Koronare Herzkrankheit:Pillen statt Gefäßstütze

Bei Patienten mit Koronarer Herzkrankheit ziehen viele Kardiologen Stents einer Tablettenbehandlung vor. Doch die teuren Gefäßstützen bieten den Kranken keinen Vorteil.

Werner Bartens

Der Eingriff klingt so sinnvoll - und hilft doch nicht besser als Tabletten. Ein Stent, wie die Gefäßstützen aus Metall oder Kunststoff genannt werden, soll zwar Arterien offenhalten.

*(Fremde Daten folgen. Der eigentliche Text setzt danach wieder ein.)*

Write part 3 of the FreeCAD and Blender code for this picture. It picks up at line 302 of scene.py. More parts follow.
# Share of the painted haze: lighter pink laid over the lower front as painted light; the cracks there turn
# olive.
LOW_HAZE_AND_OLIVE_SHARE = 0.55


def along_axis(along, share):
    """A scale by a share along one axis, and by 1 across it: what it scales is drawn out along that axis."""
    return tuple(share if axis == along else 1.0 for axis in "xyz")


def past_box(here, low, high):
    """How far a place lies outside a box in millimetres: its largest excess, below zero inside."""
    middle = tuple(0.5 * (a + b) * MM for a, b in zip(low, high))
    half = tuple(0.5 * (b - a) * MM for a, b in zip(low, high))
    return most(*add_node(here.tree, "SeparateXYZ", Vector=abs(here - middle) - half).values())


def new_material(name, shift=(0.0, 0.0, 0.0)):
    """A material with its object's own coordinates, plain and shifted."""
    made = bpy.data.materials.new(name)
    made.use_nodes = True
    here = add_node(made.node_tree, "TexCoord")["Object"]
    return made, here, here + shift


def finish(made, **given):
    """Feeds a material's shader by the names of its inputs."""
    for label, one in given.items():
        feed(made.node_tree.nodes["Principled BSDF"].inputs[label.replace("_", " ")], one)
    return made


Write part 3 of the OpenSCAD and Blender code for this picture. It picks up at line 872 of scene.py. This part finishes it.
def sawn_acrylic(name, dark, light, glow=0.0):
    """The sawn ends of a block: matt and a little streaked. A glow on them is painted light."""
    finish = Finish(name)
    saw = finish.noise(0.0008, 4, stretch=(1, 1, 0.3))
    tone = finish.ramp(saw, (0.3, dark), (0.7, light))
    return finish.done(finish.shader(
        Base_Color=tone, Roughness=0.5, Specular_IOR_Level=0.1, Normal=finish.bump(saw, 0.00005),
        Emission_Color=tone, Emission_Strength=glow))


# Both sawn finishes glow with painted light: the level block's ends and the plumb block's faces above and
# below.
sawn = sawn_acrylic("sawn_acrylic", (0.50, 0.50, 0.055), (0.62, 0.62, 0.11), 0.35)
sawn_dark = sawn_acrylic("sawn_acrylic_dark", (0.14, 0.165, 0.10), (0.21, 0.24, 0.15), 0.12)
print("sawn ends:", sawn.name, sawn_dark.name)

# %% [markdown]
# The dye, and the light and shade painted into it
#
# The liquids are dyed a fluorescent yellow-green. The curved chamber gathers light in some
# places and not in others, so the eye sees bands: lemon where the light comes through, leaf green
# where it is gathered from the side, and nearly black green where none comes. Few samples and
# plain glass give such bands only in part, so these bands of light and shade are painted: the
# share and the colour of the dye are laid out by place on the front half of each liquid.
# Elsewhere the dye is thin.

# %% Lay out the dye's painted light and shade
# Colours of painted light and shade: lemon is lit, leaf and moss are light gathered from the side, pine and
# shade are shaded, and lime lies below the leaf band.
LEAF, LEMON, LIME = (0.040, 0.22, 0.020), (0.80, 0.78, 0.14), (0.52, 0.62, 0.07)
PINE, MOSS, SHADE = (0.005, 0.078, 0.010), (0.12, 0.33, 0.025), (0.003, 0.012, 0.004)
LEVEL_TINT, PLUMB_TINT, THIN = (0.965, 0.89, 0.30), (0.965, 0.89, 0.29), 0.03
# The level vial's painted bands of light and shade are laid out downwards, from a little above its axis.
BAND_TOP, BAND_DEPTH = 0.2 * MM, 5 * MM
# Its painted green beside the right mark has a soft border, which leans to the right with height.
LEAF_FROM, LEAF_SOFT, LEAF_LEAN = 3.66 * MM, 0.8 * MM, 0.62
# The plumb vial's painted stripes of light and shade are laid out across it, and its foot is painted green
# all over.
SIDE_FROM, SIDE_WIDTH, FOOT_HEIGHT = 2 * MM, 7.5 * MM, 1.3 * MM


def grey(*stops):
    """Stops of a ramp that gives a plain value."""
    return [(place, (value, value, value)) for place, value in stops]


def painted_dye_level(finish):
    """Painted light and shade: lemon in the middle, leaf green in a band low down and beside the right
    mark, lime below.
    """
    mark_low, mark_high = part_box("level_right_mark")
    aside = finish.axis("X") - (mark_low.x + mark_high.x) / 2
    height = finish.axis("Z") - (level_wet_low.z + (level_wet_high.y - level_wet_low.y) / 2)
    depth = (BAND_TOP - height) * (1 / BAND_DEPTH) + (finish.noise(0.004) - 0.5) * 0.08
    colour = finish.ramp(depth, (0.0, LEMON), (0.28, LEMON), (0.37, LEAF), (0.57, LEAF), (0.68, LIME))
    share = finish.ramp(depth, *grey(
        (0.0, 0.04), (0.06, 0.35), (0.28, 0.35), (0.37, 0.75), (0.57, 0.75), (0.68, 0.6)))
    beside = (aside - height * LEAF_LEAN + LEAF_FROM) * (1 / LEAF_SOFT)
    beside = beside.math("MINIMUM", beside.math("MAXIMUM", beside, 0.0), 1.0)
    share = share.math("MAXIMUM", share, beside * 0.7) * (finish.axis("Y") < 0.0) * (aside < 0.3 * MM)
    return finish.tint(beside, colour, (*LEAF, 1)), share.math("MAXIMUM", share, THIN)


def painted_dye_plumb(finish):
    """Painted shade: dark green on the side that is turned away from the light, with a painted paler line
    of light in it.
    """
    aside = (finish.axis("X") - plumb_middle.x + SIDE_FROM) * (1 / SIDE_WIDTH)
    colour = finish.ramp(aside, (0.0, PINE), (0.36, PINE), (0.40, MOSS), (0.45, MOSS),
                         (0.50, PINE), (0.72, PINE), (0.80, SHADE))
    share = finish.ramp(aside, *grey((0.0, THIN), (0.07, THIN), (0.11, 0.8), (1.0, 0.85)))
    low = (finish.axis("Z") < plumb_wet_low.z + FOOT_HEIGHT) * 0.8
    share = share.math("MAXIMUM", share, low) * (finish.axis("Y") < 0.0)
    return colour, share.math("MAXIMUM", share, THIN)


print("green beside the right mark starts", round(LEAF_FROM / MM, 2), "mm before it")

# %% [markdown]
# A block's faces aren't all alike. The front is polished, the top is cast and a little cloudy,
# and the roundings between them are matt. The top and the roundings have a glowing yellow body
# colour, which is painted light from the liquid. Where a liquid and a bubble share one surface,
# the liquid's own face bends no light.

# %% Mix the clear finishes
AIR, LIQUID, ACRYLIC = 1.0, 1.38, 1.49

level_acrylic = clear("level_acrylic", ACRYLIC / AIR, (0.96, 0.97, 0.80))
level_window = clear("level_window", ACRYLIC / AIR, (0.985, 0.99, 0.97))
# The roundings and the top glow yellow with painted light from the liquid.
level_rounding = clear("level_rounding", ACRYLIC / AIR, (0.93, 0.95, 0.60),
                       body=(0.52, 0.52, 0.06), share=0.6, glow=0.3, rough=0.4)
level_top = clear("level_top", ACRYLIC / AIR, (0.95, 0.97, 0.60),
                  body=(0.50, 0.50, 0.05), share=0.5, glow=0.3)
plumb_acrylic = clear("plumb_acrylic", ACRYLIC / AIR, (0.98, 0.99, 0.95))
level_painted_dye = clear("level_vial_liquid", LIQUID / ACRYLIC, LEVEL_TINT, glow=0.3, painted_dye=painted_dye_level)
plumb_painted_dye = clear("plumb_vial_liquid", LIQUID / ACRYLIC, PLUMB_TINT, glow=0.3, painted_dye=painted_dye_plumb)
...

Patienten mit Koronarer Herzkrankheit (KHK) erleiden jedoch nach der Stent-Einlage ähnlich häufig Todesfälle, Infarkte und Gefäßverschlüsse wie jene Kranke, die lediglich Medikamente erhalten. "Bei einer stabilen KHK gibt es keinen Beleg für einen zusätzlichen Nutzen der Stents gegenüber einer Therapie mit Medikamenten", berichten Kardiologen der Universität Stony Brook im Fachmagazin Archives of Internal Medicine vom heutigen Dienstag (Bd. 172, S. 312, 2012).

Kathleen Stergiopoulos und David Brown haben in einer großen Meta-Analyse Daten von mehr als 7200 Patienten ausgewertet. In der Beobachtungszeit von viereinhalb Jahren starben 8,9 Prozent der Patienten in der Stent-Gruppe im Vergleich zu 9,1 Prozent jener, die Medikamente erhielten. Einen Infarkt erlitten 8,9 Prozent der Patienten mit Stents und 8,1 Prozent der Kranken, die lediglich mit Medikamenten behandelt wurden. In beiden Gruppen verschlossen sich bei 20 bis 30 Prozent der Patienten die Herzkranzgefäße erneut. Angina-pectoris-Beschwerden bestanden bei 29 beziehungsweise 33 Prozent der Patienten auch weiterhin.

Der Kardiologe William Boden sieht "keinerlei belegbare Vorteile der Stents bei einer KHK" und kritisiert in einem Kommentar vehement die verbreitete Praxis vieler Kardiologen, trotzdem die teuren Gefäßstützen einer Tablettenbehandlung vorzuziehen: "Während Ärzte nach außen hin das Loblied auf die evidenzbasierte Medizin singen, nehmen sie oft in Wahrheit nur die Studien zur Kenntnis, die ihre eigenen Vorlieben unterstützen. Und sie ignorieren das, was ihrem eigenen Vorgehen widerspricht oder unpopulär erscheint", so der Mediziner vom Albany Medical Center im Staat New York. "Natürlich verdienen Ärzte wie Kliniken mehr an den invasiven Verfahren - alle Anreize fördern die Verwendung von mehr Stents."

Das Fachmagazin hat die aktuelle Studie in die Serie "Less is more" (Weniger ist mehr) aufgenommen. "Mehr als eine Million Stents werden jährlich allein in den USA bei Patienten mit KHK gelegt", sagt Herausgeberin Rita Redberg. "Doch nur die Hälfte aller Patienten sind zuvor mit Medikamenten behandelt worden." Die Studienautoren wie auch William Boden kritisieren, dass sechs bis acht Milliarden Dollar jährlich eingespart werden könnten, wenn auf unnötige Stents verzichtet würde. Frühere Studien - darunter vom Deutschen Herzzentrum München - hätten den Nutzen der Stents bei stabiler KHK unangemessen positiv dargestellt.